Everything from the first line down to the line containing "roughness: tuple[float, float]" should be reproduced exactly; please include nothing else.

___ Material ___

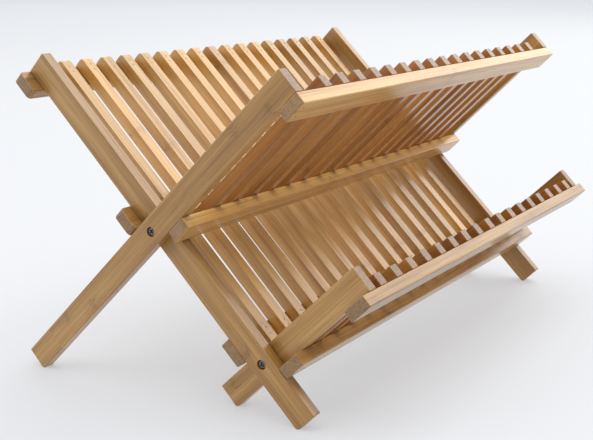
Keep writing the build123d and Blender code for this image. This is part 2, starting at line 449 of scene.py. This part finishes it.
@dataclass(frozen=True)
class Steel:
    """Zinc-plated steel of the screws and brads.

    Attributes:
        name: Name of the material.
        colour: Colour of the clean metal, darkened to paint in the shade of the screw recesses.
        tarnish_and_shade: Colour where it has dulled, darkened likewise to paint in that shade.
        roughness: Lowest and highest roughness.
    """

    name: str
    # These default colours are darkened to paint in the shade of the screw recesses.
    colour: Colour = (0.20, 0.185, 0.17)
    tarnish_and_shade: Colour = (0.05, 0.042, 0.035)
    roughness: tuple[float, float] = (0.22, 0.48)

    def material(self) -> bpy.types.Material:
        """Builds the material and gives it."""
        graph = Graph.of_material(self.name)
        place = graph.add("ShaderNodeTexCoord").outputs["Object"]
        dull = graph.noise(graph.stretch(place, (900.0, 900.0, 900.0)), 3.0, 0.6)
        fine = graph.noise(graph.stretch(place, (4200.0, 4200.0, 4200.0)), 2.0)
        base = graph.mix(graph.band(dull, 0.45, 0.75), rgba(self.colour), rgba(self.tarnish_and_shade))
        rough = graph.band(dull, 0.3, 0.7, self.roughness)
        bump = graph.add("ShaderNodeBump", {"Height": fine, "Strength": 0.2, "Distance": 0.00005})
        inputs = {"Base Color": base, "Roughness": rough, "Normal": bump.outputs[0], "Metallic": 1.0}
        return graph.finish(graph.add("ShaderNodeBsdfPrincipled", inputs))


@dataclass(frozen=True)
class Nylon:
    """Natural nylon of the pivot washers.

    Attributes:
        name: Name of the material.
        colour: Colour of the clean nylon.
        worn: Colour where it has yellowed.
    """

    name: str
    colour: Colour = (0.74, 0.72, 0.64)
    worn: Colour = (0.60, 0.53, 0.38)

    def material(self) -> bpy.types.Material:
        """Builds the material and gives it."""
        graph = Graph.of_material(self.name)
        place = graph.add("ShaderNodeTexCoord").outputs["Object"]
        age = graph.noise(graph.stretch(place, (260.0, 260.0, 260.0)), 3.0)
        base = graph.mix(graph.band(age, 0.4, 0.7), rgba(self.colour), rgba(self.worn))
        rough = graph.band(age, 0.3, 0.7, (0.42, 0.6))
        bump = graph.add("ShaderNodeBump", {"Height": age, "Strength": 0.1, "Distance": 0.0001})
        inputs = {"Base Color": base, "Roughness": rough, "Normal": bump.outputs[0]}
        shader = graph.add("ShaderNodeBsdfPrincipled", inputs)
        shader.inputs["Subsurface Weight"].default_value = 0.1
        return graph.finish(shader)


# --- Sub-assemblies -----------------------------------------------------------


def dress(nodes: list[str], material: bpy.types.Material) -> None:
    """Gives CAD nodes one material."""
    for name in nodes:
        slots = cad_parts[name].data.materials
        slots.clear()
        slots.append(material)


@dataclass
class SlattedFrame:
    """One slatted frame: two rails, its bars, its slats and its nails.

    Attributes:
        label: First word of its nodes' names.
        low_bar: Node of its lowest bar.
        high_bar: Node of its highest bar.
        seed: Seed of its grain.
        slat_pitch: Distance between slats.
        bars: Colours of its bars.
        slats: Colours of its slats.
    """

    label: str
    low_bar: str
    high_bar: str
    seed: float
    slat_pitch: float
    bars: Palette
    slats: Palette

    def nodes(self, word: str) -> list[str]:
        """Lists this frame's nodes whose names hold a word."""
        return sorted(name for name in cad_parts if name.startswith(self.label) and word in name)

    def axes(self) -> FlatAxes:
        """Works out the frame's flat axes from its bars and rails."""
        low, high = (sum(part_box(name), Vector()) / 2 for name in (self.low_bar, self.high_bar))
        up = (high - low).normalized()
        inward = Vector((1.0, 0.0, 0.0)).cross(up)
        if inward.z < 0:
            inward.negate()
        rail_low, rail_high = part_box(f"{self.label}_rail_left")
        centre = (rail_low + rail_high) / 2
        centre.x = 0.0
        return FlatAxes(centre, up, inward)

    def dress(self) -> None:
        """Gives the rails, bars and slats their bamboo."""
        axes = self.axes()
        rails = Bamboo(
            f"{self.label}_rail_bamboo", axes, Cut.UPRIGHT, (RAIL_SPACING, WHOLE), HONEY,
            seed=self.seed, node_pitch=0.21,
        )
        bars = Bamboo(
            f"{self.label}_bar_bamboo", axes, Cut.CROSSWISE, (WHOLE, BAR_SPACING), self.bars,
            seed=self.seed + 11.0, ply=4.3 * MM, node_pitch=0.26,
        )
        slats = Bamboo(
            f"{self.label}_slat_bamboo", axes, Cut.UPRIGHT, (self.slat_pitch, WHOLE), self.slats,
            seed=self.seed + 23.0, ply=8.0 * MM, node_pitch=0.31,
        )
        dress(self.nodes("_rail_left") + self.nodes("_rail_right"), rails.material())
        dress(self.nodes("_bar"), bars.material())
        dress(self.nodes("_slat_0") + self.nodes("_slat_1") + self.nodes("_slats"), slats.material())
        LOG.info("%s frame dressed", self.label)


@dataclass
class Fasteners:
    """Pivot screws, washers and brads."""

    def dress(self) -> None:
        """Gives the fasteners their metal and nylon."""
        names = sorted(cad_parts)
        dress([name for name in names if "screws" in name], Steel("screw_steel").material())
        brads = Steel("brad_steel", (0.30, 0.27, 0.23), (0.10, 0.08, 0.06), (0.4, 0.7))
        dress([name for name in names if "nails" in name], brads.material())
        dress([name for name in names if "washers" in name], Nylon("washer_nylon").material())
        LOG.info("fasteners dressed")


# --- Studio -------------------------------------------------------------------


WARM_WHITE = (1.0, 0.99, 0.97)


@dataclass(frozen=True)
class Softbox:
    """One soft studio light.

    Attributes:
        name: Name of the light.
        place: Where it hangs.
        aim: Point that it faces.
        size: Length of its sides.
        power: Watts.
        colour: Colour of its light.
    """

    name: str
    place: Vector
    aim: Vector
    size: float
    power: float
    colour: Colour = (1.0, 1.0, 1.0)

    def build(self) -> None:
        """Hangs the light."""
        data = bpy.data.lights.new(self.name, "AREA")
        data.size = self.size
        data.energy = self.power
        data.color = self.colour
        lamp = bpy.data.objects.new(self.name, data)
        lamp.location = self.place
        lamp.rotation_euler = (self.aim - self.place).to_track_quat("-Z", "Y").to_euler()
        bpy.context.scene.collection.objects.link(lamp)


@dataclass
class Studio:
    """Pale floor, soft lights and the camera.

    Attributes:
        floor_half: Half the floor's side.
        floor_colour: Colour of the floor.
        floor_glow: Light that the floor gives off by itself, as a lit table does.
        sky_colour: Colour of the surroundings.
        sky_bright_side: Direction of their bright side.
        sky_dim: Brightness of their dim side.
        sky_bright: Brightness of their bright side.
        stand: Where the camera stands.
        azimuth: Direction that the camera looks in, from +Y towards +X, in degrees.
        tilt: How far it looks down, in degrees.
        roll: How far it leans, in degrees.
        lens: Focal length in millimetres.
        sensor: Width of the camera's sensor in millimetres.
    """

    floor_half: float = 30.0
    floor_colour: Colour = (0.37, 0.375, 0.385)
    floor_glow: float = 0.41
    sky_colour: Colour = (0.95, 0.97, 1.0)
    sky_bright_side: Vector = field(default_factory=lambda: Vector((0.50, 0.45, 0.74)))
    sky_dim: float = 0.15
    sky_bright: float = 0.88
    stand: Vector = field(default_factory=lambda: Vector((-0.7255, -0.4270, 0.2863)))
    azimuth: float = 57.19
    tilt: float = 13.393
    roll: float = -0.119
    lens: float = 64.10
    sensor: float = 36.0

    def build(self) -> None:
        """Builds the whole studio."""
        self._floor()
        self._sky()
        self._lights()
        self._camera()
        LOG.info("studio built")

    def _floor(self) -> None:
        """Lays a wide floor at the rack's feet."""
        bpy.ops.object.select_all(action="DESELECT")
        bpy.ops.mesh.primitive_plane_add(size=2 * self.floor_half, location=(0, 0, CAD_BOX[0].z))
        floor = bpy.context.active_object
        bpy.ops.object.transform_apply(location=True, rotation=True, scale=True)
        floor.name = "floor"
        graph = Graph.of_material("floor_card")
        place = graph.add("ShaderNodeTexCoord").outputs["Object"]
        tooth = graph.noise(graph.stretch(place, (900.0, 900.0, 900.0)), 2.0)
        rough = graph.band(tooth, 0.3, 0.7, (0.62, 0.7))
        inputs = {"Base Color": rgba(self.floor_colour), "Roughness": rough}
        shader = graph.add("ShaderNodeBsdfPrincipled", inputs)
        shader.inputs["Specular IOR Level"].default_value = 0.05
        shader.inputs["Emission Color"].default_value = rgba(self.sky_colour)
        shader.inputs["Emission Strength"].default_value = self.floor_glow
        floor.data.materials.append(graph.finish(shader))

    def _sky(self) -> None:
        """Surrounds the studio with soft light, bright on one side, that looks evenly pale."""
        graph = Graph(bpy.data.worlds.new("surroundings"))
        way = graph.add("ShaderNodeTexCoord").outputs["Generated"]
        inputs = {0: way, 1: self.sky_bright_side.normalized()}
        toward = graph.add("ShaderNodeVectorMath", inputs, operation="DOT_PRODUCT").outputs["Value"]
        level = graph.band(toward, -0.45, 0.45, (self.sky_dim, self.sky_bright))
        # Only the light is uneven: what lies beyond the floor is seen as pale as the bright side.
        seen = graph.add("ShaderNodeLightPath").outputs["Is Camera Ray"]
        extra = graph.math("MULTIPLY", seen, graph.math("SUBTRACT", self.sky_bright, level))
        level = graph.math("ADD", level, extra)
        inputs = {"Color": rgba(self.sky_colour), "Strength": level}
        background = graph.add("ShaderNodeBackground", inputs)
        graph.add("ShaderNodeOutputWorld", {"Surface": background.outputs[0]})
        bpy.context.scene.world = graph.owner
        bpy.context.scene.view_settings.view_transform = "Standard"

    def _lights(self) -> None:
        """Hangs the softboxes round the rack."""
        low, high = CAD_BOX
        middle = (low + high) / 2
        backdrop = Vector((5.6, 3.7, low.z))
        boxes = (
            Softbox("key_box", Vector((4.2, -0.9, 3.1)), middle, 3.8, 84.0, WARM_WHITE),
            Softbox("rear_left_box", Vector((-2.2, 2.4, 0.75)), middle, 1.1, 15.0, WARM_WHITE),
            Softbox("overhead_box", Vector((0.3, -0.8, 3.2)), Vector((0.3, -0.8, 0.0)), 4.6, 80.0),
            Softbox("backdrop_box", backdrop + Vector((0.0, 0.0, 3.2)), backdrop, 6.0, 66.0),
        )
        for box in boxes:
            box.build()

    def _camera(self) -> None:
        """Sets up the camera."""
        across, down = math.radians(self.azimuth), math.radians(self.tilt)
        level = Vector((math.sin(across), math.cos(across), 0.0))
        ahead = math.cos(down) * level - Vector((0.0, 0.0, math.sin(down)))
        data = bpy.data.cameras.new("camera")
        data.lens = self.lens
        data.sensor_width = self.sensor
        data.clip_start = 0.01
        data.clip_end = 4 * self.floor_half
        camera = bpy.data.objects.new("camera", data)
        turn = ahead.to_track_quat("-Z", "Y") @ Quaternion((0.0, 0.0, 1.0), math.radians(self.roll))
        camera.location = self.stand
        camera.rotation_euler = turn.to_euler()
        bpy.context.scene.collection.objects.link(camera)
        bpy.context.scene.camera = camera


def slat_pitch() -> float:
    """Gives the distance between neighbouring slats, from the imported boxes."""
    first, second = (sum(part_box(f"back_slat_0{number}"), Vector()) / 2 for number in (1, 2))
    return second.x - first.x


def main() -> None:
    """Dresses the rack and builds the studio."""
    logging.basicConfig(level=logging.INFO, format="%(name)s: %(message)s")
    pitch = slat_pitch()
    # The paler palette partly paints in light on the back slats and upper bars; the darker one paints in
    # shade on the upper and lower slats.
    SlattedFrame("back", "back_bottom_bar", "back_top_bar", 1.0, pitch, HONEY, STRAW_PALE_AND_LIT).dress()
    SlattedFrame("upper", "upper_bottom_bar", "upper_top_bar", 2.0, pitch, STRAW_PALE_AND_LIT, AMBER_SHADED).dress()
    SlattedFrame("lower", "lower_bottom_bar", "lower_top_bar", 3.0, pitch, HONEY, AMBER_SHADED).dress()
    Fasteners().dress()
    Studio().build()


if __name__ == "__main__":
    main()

___

__Task result__.
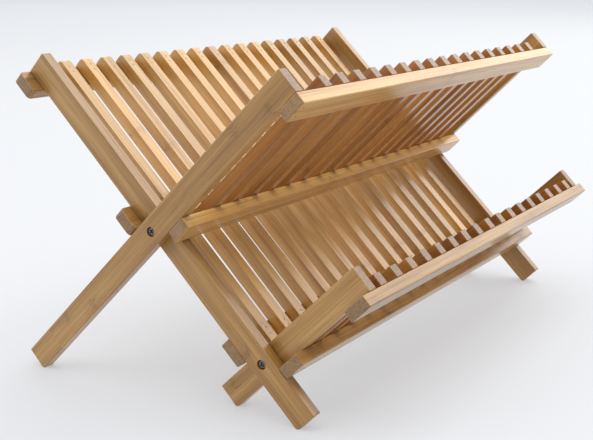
Keep writing the build123d and Blender code for this image. This is part 2, starting at line 449 of scene.py. This part finishes it.
@dataclass(frozen=True)
class Steel:
    """Zinc-plated steel of the screws and brads.

    Attributes:
        name: Name of the material.
        colour: Colour of the clean metal, darkened to paint in the shade of the screw recesses.
        tarnish_and_shade: Colour where it has dulled, darkened likewise to paint in that shade.
        roughness: Lowest and highest roughness.
    """

    name: str
    # These default colours are darkened to paint in the shade of the screw recesses.
    colour: Colour = (0.20, 0.185, 0.17)
    tarnish_and_shade: Colour = (0.05, 0.042, 0.035)
    roughness: tuple[float, float] = (0.22, 0.48)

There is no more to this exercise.